Un crucifijo del nueve largo
E. Cerdán Tato
El País
12 de Noviembre de 2007
Si
Franco, en piedra y grabado de exaltaciones, va a salir de la
Universidad de Valencia muy pronto, el padre Vendrell, S.J., salió
del callejero de Alicante mediados los ochenta.
Si
a Franco lo tiran a la escombrera los estudiantes de Els Quatre Gats y
toda la comunidad académica, al padre Vendrell, S.J., lo tiró al
contenedor de los residuos presuntamente evangélicos un acuerdo del
pleno municipal y la avenida ya rotulada o en trance de rotular con su
nombre se rotuló afortunadamente con el de Eusebi Sempere. Ya se pueden
imaginar cómo ganó la ciudad, y aquella democracia de dodotis, con el
cambio.

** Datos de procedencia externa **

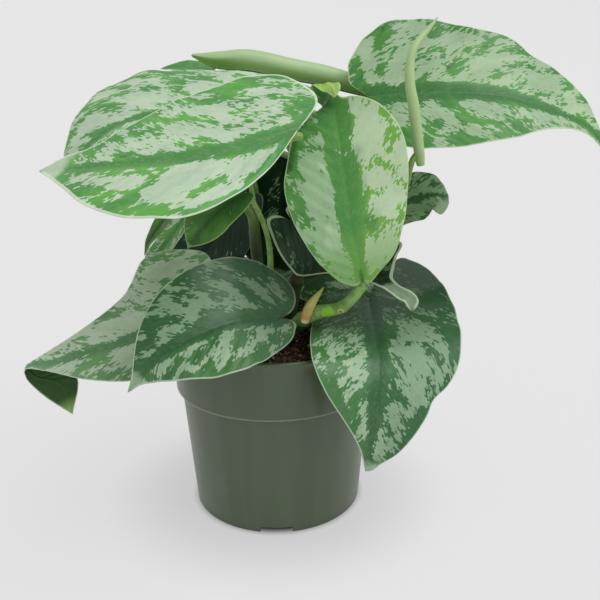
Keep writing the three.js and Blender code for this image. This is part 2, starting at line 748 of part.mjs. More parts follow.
function potOutside() {
  return [
    [0, 0],
    [POT_BASE_RADIUS - 0.8, 0],
    [POT_BASE_RADIUS, 0.8],
    [POT_NECK_RADIUS, POT_BAND_BOTTOM],
    [POT_BAND_RADIUS, POT_BAND_BOTTOM + 0.3],
    [POT_BAND_WALL_RADIUS, POT_HEIGHT - 1.8],
    [POT_RIM_RADIUS, POT_HEIGHT - 1.4],
    [POT_RIM_RADIUS, POT_HEIGHT - 0.4],
    [POT_RIM_RADIUS - 0.4, POT_HEIGHT],
  ];
}

// The inside of the pot from rim to floor, drawn in by `clearance`.
function potInside(clearance) {
  return [
    [POT_BAND_WALL_RADIUS - POT_WALL - clearance, POT_HEIGHT],
    [POT_BAND_RADIUS - POT_WALL - clearance, POT_BAND_BOTTOM + 1.2],
    [POT_NECK_RADIUS - POT_WALL - clearance, POT_BAND_BOTTOM - 1.2],
    [POT_BASE_RADIUS - POT_WALL - clearance, POT_FLOOR + clearance],
    [0, POT_FLOOR + clearance],
  ];
}

function potGeometry() {
  let pot = toSolid(turned([...potOutside(), ...potInside(0)], POT_SIDES));
  const radial = POT_BASE_RADIUS - DRAIN_DEPTH / 2 + 2;
  for (let i = 0; i < DRAIN_COUNT; i += 1) {
    const notch = new THREE.BoxGeometry(DRAIN_WIDTH, DRAIN_DEPTH + 4, 2 * DRAIN_HEIGHT);
    notch.translate(0, -radial, 0);
    notch.rotateZ((2 * Math.PI * i) / DRAIN_COUNT);
    pot = pot.subtract(toSolid(notch));
  }
  return fromSolid(pot);
}

function soilRelief(radius, angle) {
  const coarse = Math.sin(radius / 5.3 + 2 * angle) * Math.cos(3 * angle - radius / 7.1);
  const fine = 0.5 * Math.sin(5 * angle + radius / 2.7);
  return SOIL_RELIEF * (coarse + fine);
}

// A filled-in turned body whose top is bumpy: rings from the wall to a point on the axis.
function soilBody() {
  const wall = potInside(GAP + 0.2);
  const edge = wall[0][0] - (wall[0][0] - wall[1][0]) * ((POT_HEIGHT - SOIL_LEVEL) / 30);
  const profile = [...wall.slice(1).reverse(), [edge, SOIL_LEVEL]];
  for (let ring = SOIL_RINGS - 1; ring >= 0; ring -= 1) {
    profile.push([(edge * ring) / SOIL_RINGS, SOIL_LEVEL]);
  }
  const geometry = merged(turned(profile, SOIL_SIDES));
  const position = geometry.attributes.position;
  for (let i = 0; i < position.count; i += 1) {
    const radius = Math.hypot(position.getX(i), position.getY(i));
    const angle = Math.atan2(position.getY(i), position.getX(i));
    const steady = position.getZ(i) < SOIL_LEVEL - 1 || radius < 1;
    position.setZ(i, position.getZ(i) + (steady ? 0 : soilRelief(radius, angle)));
  }
  return geometry;
}

// Each stem stands in a plain hole a little wider than the stem.
function stemHole({ trunk, radii }) {
  const depth = SOIL_LEVEL + 4 - STEM_FOOT;
  const hole = new THREE.CylinderGeometry(radii[0] + 2 * GAP, radii[0] + 2 * GAP, depth, 16);
  hole.rotateX(Math.PI / 2);
  hole.translate(trunk[0][0], trunk[0][1], STEM_FOOT - GAP + depth / 2);
  return hole;
}

function soilGeometry() {
  const holes = Object.values(STEMS).map((stem) => toSolid(stemHole(stem)));
  return fromSolid(holes.reduce((soil, hole) => soil.subtract(hole), toSolid(soilBody())));
}

// ---- The whole plant ----------------------------------------------------------------------

function addMesh(group, name, geometry, material) {
  const mesh = new THREE.Mesh(geometry, material);
  mesh.name = name;
  group.add(mesh);
}

const plant = new THREE.Group();
plant.name = "satin_pothos";
addMesh(plant, "pot", potGeometry(), POT_PLASTIC);
addMesh(plant, "soil", soilGeometry(), PEAT);
for (const name of Object.keys(STEMS)) {
  addMesh(plant, name, stemGeometry(name), STEM_GREEN);
}
for (const [name, { points, radii }] of Object.entries(SHEATHS)) {
  addMesh(plant, name, merged(taperedTube(points, radii)), SHEATH_YELLOW);
}
for (const [name, { points, radii }] of Object.entries(ROLLED_LEAVES)) {
  addMesh(plant, name, merged(taperedTube(points, radii, { steps: 14 })), YOUNG_LEAF);
}
for (const [name, shape] of Object.entries(LEAVES)) {
  addMesh(plant, name, merged(bladeGeometry(completeLeaf(shape))), shape.material);
}

export default plant;
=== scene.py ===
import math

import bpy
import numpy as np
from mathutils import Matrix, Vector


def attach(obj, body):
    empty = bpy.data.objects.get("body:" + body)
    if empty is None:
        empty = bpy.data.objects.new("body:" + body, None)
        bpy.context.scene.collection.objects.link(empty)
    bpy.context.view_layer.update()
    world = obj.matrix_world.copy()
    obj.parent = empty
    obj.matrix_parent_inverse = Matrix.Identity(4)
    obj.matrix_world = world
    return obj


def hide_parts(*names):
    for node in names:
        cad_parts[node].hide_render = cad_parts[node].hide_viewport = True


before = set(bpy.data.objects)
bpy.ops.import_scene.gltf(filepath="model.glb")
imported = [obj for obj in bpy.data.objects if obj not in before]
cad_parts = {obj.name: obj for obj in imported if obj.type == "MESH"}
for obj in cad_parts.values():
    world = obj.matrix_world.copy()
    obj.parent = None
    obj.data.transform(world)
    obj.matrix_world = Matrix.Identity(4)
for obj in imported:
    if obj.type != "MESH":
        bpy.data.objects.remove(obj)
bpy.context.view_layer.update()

# A satin pothos (Scindapsus pictus) in its nursery pot.
# Shapes are worked out in millimetres, +Z up and -Y to the front, and become metres in joined_mesh.
# On a leaf, u is the distance along the midrib and v the distance across it, above zero on the
# right with the tip ahead. The marks that the materials read are in centimetres.

MM = 0.001
CM = 10
BODY = "root"


def put(name, data):
    """A new object of the scene that shows a mesh, a lamp or a camera."""
    thing = bpy.data.objects.new(name, data)
    bpy.context.scene.collection.objects.link(thing)
    return thing


# ---- Camera -------------------------------------------------------------------------------

CAMERA_PLACE = (13, -400, 240)
CAMERA_PITCH = 18.3
CAMERA_ROLL = -0.7
SENSOR_WIDTH = 36.0
FOCAL_TO_WIDTH = 832 / 600
CLIP_RANGE = (0.02, 20)


def make_camera():
    """Looks along +Y, pitched down and a little rolled."""
    data = bpy.data.cameras.new("camera")
    data.sensor_width = SENSOR_WIDTH
    data.lens = SENSOR_WIDTH * FOCAL_TO_WIDTH
    data.clip_start, data.clip_end = CLIP_RANGE
    camera = put("camera", data)
    place = Matrix.Translation(Vector(CAMERA_PLACE) * MM)
    pitch = Matrix.Rotation(math.radians(90 - CAMERA_PITCH), 4, "X")
    roll = Matrix.Rotation(math.radians(CAMERA_ROLL), 4, "Z")
    camera.matrix_world = place @ pitch @ roll
    bpy.context.scene.camera = camera


make_camera()

# ---- Measures of the leaves -----------------------------------------------------------------
# Shape. `rib` runs from the petiole to the tip and `face` is the way the upper side looks along
# it. Pairs are (right, left) with the tip ahead. `half` is the half width in mm. `lobe`, `belly`
# and `taper` shape a heart: how far its basal lobe reaches back and where it is widest, as shares
# of the rib, and how hollow it runs in to the tip. An `outline` gives each half instead as (share
# of the rib, share of the half width) pairs. `fold` is the slope beside the midrib and `curl` what
# is added to it up to the margin, in degrees. `wave` is the height in mm of the broad waves of
# the margin; `ruffle` scales its fine ones and `swell` the swellings between the side veins.
# `rows` and `columns` divide the mesh. A leaf that folds over is given by `rails` instead: its
# left margin, rib and right margin, point for point.
#
# Markings. `look` names the colours, `cover` is the share of silver and `blotch` the size of its
# patches in mm. `band` is the half width in mm of the plain green band from base to tip, and
# `slant` how far a side vein runs ahead for each mm across. `hem` keeps silver off the margin,
# `rim` is the width in cm of the pale line on it, and the blade is pale beyond the share
# `pale_tip`. `bright` paints light on the right half, or on the left if it is negative; `dusk`
# paints shade over the base, and `lime` makes the base fresher. Each of the `streaks` runs from a
# share of the rib and mm across it to another such pair; within its reach in mm, given last, the
# blade tends to silver, or to green if the reach is negative. Where green streaks overlap the
# green is deepest; on the centre and low right leaves such overlaps paint shade.

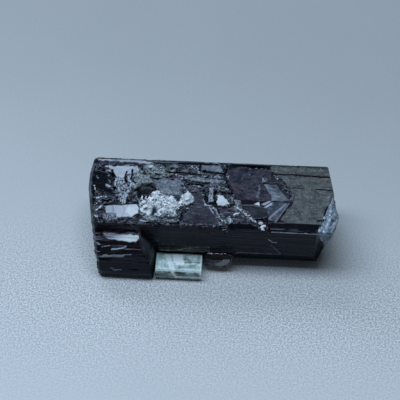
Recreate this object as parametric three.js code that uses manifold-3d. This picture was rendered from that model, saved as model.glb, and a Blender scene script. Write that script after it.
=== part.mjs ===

A la luz de tantos mártires de la fe beatificados en una
espectacular parada vaticana, chirrían las trazas de uno de esos curas trabucaires
o rebosantes de fanatismo, que no escasean ni en la historia ni en la
memoria de España. El padre Vendrell, S.J., fue un discípulo
aventajado del cardenal Gomá, el confidente oficioso entre la Santa
Sede y el Gobierno golpista de Franco. Si el cardenal Gomá dijo en
Budapest, durante el Congreso Eucarístico celebrado en aquella ciudad
en mayo de 1938: "Paz, sí. Pero cuando no quede un adversario
vivo", el padre Vendrell, S.J., diría, no mucho después, a los
republicanos prisioneros que iban a ser fusilados de madrugada: "No
tened miedo, porque los moritos tienen muy buena puntería y no os harán
ningún daño", y agregaba con fervor: "Vosotros sí que sois
bienaventurados, puesto que conocéis el momento exacto en que ha de
veniros la muerte, y así podéis poneros en paz con Dios, que es lo único
que debe importaros". Tan cínico y piadoso consuelo no silenció
el comentario que ya era un estrépito entre los sombríos muros de la cárcel:
"El padre Vendrell, lleva un crucifijo del nueve largo bajo las
sotanas". Y aquellos testimonios y comentarios se publicaron en
1978 y dejaron a cuadros a quienes sostenían que "el padre
Vendrell era un santo". ¿Qué hubiera hecho Ratzinger con un
personaje tan perverso? Si el padre Vendrell, S.J., llevaba un crucifijo
del nueve largo bajo las sotanas, Benedicto XVI ya tiene una espada de
oro y piedras preciosas, regalo de un rey saudí, como nos recordó
Maruja Torres en su columna del jueves, en la que además sugería que
el sumo pontífice debió de pensar: "En otros tiempos, bien habríamos
podido usarla nosotros". Puede que antes, pero en la Guerra Civil,
que se sepa, no usaron espadas de oro y piedras preciosas, pero sí le
echaron bendiciones a los cañones y a las bombas de la aviación
fascista y, que se sepa, la jerarquía eclesiástica no ha dicho aún ni
pío a quienes les negaba la paz, mientras cometieran la insolencia de
seguir vivos. Han beatificado a sus mártires y han cumplido, pero la
soberbia les impide pedir perdón a sus víctimas. ¿Y para qué, si
tuvieron la suerte de conocer el momento exacto de su muerte y los
moritos tenían muy buena puntería? El padre Vendrell, S.J., tenía las
cosas claras: acompañaba a los condenados al paredón y encima los
bendecía. Y se quedó sin avenida. Pero nadie ha podido certificar,
hasta hoy, si el crucifijo que llevaba bajo las sotanas era del nueve
largo, o solo del nueve corto. Se exagera tanto.